COFCO Land recently agreed to acquire the companies that hold six "Joy City" properties and a commercial property and non-controlling interest in two property projects on the mainland for approximately HK$12.46 billion ($1.61 billion) to be paid in cash, representing a 42.7-percent discount to net asset revaluation, by June 2014, plus the amount of the shareholder loans.
COFCO Land intends to sell debt and issue shares to finance the acquisition. The group is buying companies owned by its parent, COFCO Corp, that hold the six real-estate units in Beijing, Shanghai, Tianjin, Yantai and Shenyang.
"'Joy City' projects are COFCO's core assets. Thus, Hong Kong developers always have an interest in cooperating with us. We believe cooperative agreements can be expected in future," Han said.
He predicted that with further acquisitions, COFCO Land will be able to strengthen its role as a mixed-use complex and commercial-property developer with its parent company's strong support. Thus, he believes, the COFCO Group will have a larger property portfolio with a potential to attain steady and sustainable returns.

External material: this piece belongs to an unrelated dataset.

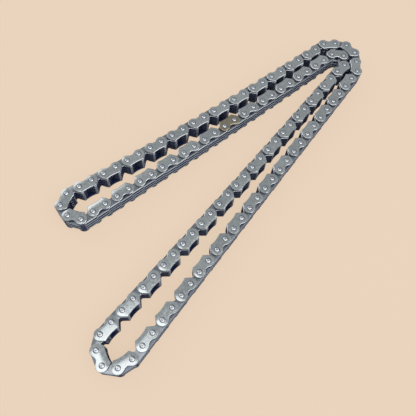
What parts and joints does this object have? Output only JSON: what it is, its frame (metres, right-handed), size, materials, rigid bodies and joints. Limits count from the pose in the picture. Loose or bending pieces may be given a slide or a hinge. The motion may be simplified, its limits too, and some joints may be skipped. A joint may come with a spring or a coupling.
{
  "type": "timing chain",
  "caption": "Closed toothed-plate timing chain with outside guide plates on riveted pins, lying on its side, folded at a bend.",
  "frame": {"origin": "middle of the folded loop, on the plane that the lower pin heads stand on", "axes": "+X along the fold towards its bend, +Z along the pins, up as it lies on its side"},
  "size_m": [0.2074, 0.081, 0.0094],
  "materials": {
    "guide_plate_steel": "satin, tumbled",
    "tooth_plate_steel": "satin, blued by hardening",
    "pin_steel": "ground, riveted ends",
    "closing_plate_steel": "bronze-coloured plating"
  },
  "bodies": {
    "short_outer_first": {"short_outer_first_guide_plates": "guide_plate_steel", "short_outer_first_tooth_plates": "tooth_plate_steel", "short_outer_first_pins": "pin_steel"},
    "short_outer_second": {"short_outer_second_guide_plates": "guide_plate_steel", "short_outer_second_tooth_plates": "tooth_plate_steel", "short_outer_second_pins": "pin_steel"},
    "short_outer_third": {"short_outer_third_guide_plates": "guide_plate_steel", "short_outer_third_tooth_plates": "tooth_plate_steel", "short_outer_third_pins": "pin_steel"},
    "outer_bend_link_1": {"outer_bend_link_1_plates": "guide_plate_steel", "outer_bend_link_1_pins": "pin_steel"},
    "outer_bend_link_2": {"outer_bend_link_2_tooth_plates": "tooth_plate_steel"},
    "outer_bend_link_3": {"outer_bend_link_3_plates": "guide_plate_steel", "outer_bend_link_3_pins": "pin_steel"},
    "outer_bend_link_4": {"outer_bend_link_4_tooth_plates": "tooth_plate_steel"},
    "long_outer_first": {"long_outer_first_guide_plates": "guide_plate_steel", "long_outer_first_tooth_plates": "tooth_plate_steel", "long_outer_first_pins": "pin_steel"},
    "long_outer_second": {"long_outer_second_guide_plates": "guide_plate_steel", "long_outer_second_tooth_plates": "tooth_plate_steel", "long_outer_second_pins": "pin_steel"},
    "long_outer_third": {"long_outer_third_guide_plates": "guide_plate_steel", "long_outer_third_tooth_plates": "tooth_plate_steel", "long_outer_third_pins": "pin_steel"},
    "long_end_link_1": {"long_end_link_1_plates": "guide_plate_steel", "long_end_link_1_pins": "pin_steel"},
    "long_end_link_2": {"long_end_link_2_tooth_plates": "tooth_plate_steel"},
    "long_end_link_3": {"long_end_link_3_plates": "guide_plate_steel", "long_end_link_3_pins": "pin_steel"},
    "long_end_link_4": {"long_end_link_4_tooth_plates": "tooth_plate_steel"},
    "long_inner_first": {"long_inner_first_guide_plates": "guide_plate_steel", "long_inner_first_tooth_plates": "tooth_plate_steel", "long_inner_first_pins": "pin_steel"},
    "long_inner_second": {"long_inner_second_guide_plates": "guide_plate_steel", "long_inner_second_tooth_plates": "tooth_plate_steel", "long_inner_second_pins": "pin_steel"},
    "long_inner_third": {"long_inner_third_guide_plates": "guide_plate_steel", "long_inner_third_tooth_plates": "tooth_plate_steel", "long_inner_third_pins": "pin_steel"},
    "inner_bend_link_1": {"inner_bend_link_1_plates": "guide_plate_steel", "inner_bend_link_1_pins": "pin_steel"},
    "inner_bend_link_2": {"inner_bend_link_2_tooth_plates": "tooth_plate_steel"},
    "inner_bend_link_3": {"inner_bend_link_3_plates": "guide_plate_steel", "inner_bend_link_3_pins": "pin_steel"},
    "short_inner_first": {"short_inner_first_guide_plates": "guide_plate_steel", "short_inner_first_tooth_plates": "tooth_plate_steel", "short_inner_first_pins": "pin_steel"},
    "short_inner_second": {"short_inner_second_guide_plates": "guide_plate_steel", "short_inner_second_tooth_plates": "tooth_plate_steel", "short_inner_second_pins": "pin_steel", "closing_plate": "closing_plate_steel"},
    "short_inner_third": {"short_inner_third_guide_plates": "guide_plate_steel", "short_inner_third_tooth_plates": "tooth_plate_steel", "short_inner_third_pins": "pin_steel"},
    "short_end_link_1": {"short_end_link_1_plates": "guide_plate_steel", "short_end_link_1_pins": "pin_steel"},
    "short_end_link_2": {"short_end_link_2_tooth_plates": "tooth_plate_steel"},
    "short_end_link_3": {"short_end_link_3_plates": "guide_plate_steel", "short_end_link_3_pins": "pin_steel"}
  },
  "joints": [
    {"name": "outer_bend_pivot_5", "type": "hinge", "parent": "long_outer_first", "child": "outer_bend_link_4", "pos_m": [0.09584, -0.00606, 0.0047], "axis": [0, 0, 1], "range_deg": [-21.33, 2.54]},
    {"name": "outer_bend_pivot_4", "type": "hinge", "parent": "outer_bend_link_4", "child": "outer_bend_link_3", "pos_m": [0.10021, -0.00146, 0.0047], "axis": [0, 0, 1], "range_deg": [-25.93, 3.09]},
    {"name": "outer_bend_pivot_3", "type": "hinge", "parent": "outer_bend_link_3", "child": "outer_bend_link_2", "pos_m": [0.10103, 0.00484, 0.0047], "axis": [0, 0, 1], "range_deg": [-5.05, 42.35]},
    {"name": "outer_bend_pivot_2", "type": "hinge", "parent": "outer_bend_link_2", "child": "outer_bend_link_1", "pos_m": [0.09741, 0.01006, 0.0047], "axis": [0, 0, 1], "range_deg": [-18.65, 2.23]},
    {"name": "outer_bend_pivot_1", "type": "hinge", "parent": "outer_bend_link_1", "child": "short_outer_third", "pos_m": [0.09249, 0.01407, 0.0047], "axis": [0, 0, 1], "range_deg": [-18.45, 2.2]},
    {"name": "short_outer_pivot_2", "type": "hinge", "parent": "short_outer_third", "child": "short_outer_second", "pos_m": [0.04205, 0.02011, 0.0047], "axis": [0, 0, 1], "range_deg": [-3.84, 3.84]},
    {"name": "short_outer_pivot_1", "type": "hinge", "parent": "short_outer_second", "child": "short_outer_first", "pos_m": [-0.00819, 0.02762, 0.0047], "axis": [0, 0, 1], "range_deg": [-4.61, 4.61]},
    {"name": "short_end_pivot_4", "type": "hinge", "parent": "short_outer_first", "child": "short_end_link_3", "pos_m": [-0.06442, 0.0378, 0.0047], "axis": [0, 0, 1], "range_deg": [-2.29, 2.29]},
    {"name": "short_end_pivot_3", "type": "hinge", "parent": "short_end_link_3", "child": "short_end_link_2", "pos_m": [-0.07013, 0.03503, 0.0047], "axis": [0, 0, 1], "range_deg": [-6.97, 6.97]},
    {"name": "short_end_pivot_2", "type": "hinge", "parent": "short_end_link_2", "child": "short_end_link_1", "pos_m": [-0.07092, 0.02873, 0.0047], "axis": [0, 0, 1], "range_deg": [-5.09, 5.09]},
    {"name": "short_end_pivot_1", "type": "hinge", "parent": "short_end_link_1", "child": "short_inner_third", "pos_m": [-0.06776, 0.02322, 0.0047], "axis": [0, 0, 1], "range_deg": [-4.02, 4.02]},
    {"name": "short_inner_pivot", "type": "hinge", "parent": "short_inner_third", "child": "short_inner_second", "pos_m": [-0.01732, 0.01716, 0.0047], "axis": [0, 0, 1], "range_deg": [-2.95, 2.95]},
    {"name": "long_outer_pivot_1", "type": "hinge", "parent": "long_outer_first", "child": "long_outer_second", "pos_m": [0.03455, -0.01864, 0.0047], "axis": [0, 0, 1], "range_deg": [-3.91, 3.91]},
    {"name": "long_outer_pivot_2", "type": "hinge", "parent": "long_outer_second", "child": "long_outer_third", "pos_m": [-0.02824, -0.02812, 0.0047], "axis": [0, 0, 1], "range_deg": [-3.97, 3.97]},
    {"name": "long_end_pivot_1", "type": "hinge", "parent": "long_outer_third", "child": "long_end_link_1", "pos_m": [-0.091, -0.0378, 0.0047], "axis": [0, 0, 1], "range_deg": [-3.04, 3.04]},
    {"name": "long_end_pivot_2", "type": "hinge", "parent": "long_end_link_1", "child": "long_end_link_2", "pos_m": [-0.09721, -0.03647, 0.0047], "axis": [0, 0, 1], "range_deg": [-6.47, 6.47]},
    {"name": "long_end_pivot_3", "type": "hinge", "parent": "long_end_link_2", "child": "long_end_link_3", "pos_m": [-0.10103, -0.0314, 0.0047], "axis": [0, 0, 1], "range_deg": [-4.69, 4.69]},
    {"name": "long_end_pivot_4", "type": "hinge", "parent": "long_end_link_3", "child": "long_end_link_4", "pos_m": [-0.09898, -0.02539, 0.0047], "axis": [0, 0, 1], "range_deg": [-3.55, 3.55]},
    {"name": "long_end_pivot_5", "type": "hinge", "parent": "long_end_link_4", "child": "long_inner_first", "pos_m": [-0.09385, -0.02164, 0.0047], "axis": [0, 0, 1], "range_deg": [-1.17, 1.17]},
    {"name": "long_inner_pivot_1", "type": "hinge", "parent": "long_inner_first", "child": "long_inner_second", "pos_m": [-0.03065, -0.01552, 0.0047], "axis": [0, 0, 1], "range_deg": [-3.69, 3.69]},
    {"name": "long_inner_pivot_2", "type": "hinge", "parent": "long_inner_second", "child": "long_inner_third", "pos_m": [0.02618, -0.00952, 0.0047], "axis": [0, 0, 1], "range_deg": [-4.08, 4.08]},
    {"name": "inner_bend_pivot_1", "type": "hinge", "parent": "long_inner_third", "child": "inner_bend_link_1", "pos_m": [0.08297, -0.00306, 0.0047], "axis": [0, 0, 1], "range_deg": [-0.62, 5.23]},
    {"name": "inner_bend_pivot_2", "type": "hinge", "parent": "inner_bend_link_1", "child": "inner_bend_link_2", "pos_m": [0.08932, -0.00298, 0.0047], "axis": [0, 0, 1], "range_deg": [-15.15, 1.81]},
    {"name": "inner_bend_pivot_3", "type": "hinge", "parent": "inner_bend_link_2", "child": "inner_bend_link_3", "pos_m": [0.09398, 0.00133, 0.0047], "axis": [0, 0, 1], "range_deg": [-19.97, 2.38]},
    {"name": "inner_bend_pivot_4", "type": "hinge", "parent": "inner_bend_link_3", "child": "short_inner_first", "pos_m": [0.09008, 0.00634, 0.0047], "axis": [0, 0, 1], "range_deg": [-12.11, 1.45]}
  ],
  "couplings": [
    {"joint": "outer_bend_pivot_5", "follows": "outer_bend_pivot_1", "ratio": 1.1561},
    {"joint": "outer_bend_pivot_4", "follows": "outer_bend_pivot_1", "ratio": 1.4051},
    {"joint": "outer_bend_pivot_3", "follows": "outer_bend_pivot_1", "ratio": -2.2952},
    {"joint": "outer_bend_pivot_2", "follows": "outer_bend_pivot_1", "ratio": 1.0108},
    {"joint": "short_outer_pivot_2", "follows": "short_end_pivot_4", "ratio": -1.6777},
    {"joint": "short_outer_pivot_1", "follows": "short_end_pivot_4", "ratio": -2.0108},
    {"joint": "short_end_pivot_3", "follows": "short_end_pivot_4", "ratio": 3.0443},
    {"joint": "short_end_pivot_2", "follows": "short_end_pivot_4", "ratio": -2.2231},
    {"joint": "short_end_pivot_1", "follows": "short_end_pivot_4", "ratio": -1.7563},
    {"joint": "short_inner_pivot", "follows": "short_end_pivot_4", "ratio": 1.2856},
    {"joint": "long_outer_pivot_1", "follows": "long_inner_pivot_1", "ratio": -1.0586},
    {"joint": "long_outer_pivot_2", "follows": "long_inner_pivot_1", "ratio": -1.0749},
    {"joint": "long_end_pivot_1", "follows": "long_inner_pivot_1", "ratio": 0.82404},
    {"joint": "long_end_pivot_2", "follows": "long_inner_pivot_1", "ratio": 1.7529},
    {"joint": "long_end_pivot_3", "follows": "long_inner_pivot_1", "ratio": -1.2698},
    {"joint": "long_end_pivot_4", "follows": "long_inner_pivot_1", "ratio": -0.9617},
    {"joint": "long_end_pivot_5", "follows": "long_inner_pivot_1", "ratio": -0.31773},
    {"joint": "long_inner_pivot_2", "follows": "long_inner_pivot_1", "ratio": 1.1057},
    {"joint": "inner_bend_pivot_1", "follows": "outer_bend_pivot_1", "ratio": -0.28325},
    {"joint": "inner_bend_pivot_2", "follows": "outer_bend_pivot_1", "ratio": 0.82122},
    {"joint": "inner_bend_pivot_3", "follows": "outer_bend_pivot_1", "ratio": 1.0825},
    {"joint": "inner_bend_pivot_4", "follows": "outer_bend_pivot_1", "ratio": 0.65638}
  ]
}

Yao Changlin, vice-general manager of COFCO Land, explained that the company has been reeling from the nationwide crackdown on graft. The country's anti-graft and frugality drive has hit Waldorf Astoria Beijing, which COFCO upgraded and reopened in late February.
As for future development plans, Han said he hopes contributions from COFCO Land's rental revenues will improve in future. "Rental income should account for 40 percent of the group's total revenues in the enlarged group as a result of acquisitions."
He added: "The mainland's commercial-property market is promising, but the biggest challenge for us is growing homogenized competition among rivals. However, I believe stronger competition will create more mergers and acquisitions (M&As). We're eyeing more M&As in the second half of the year."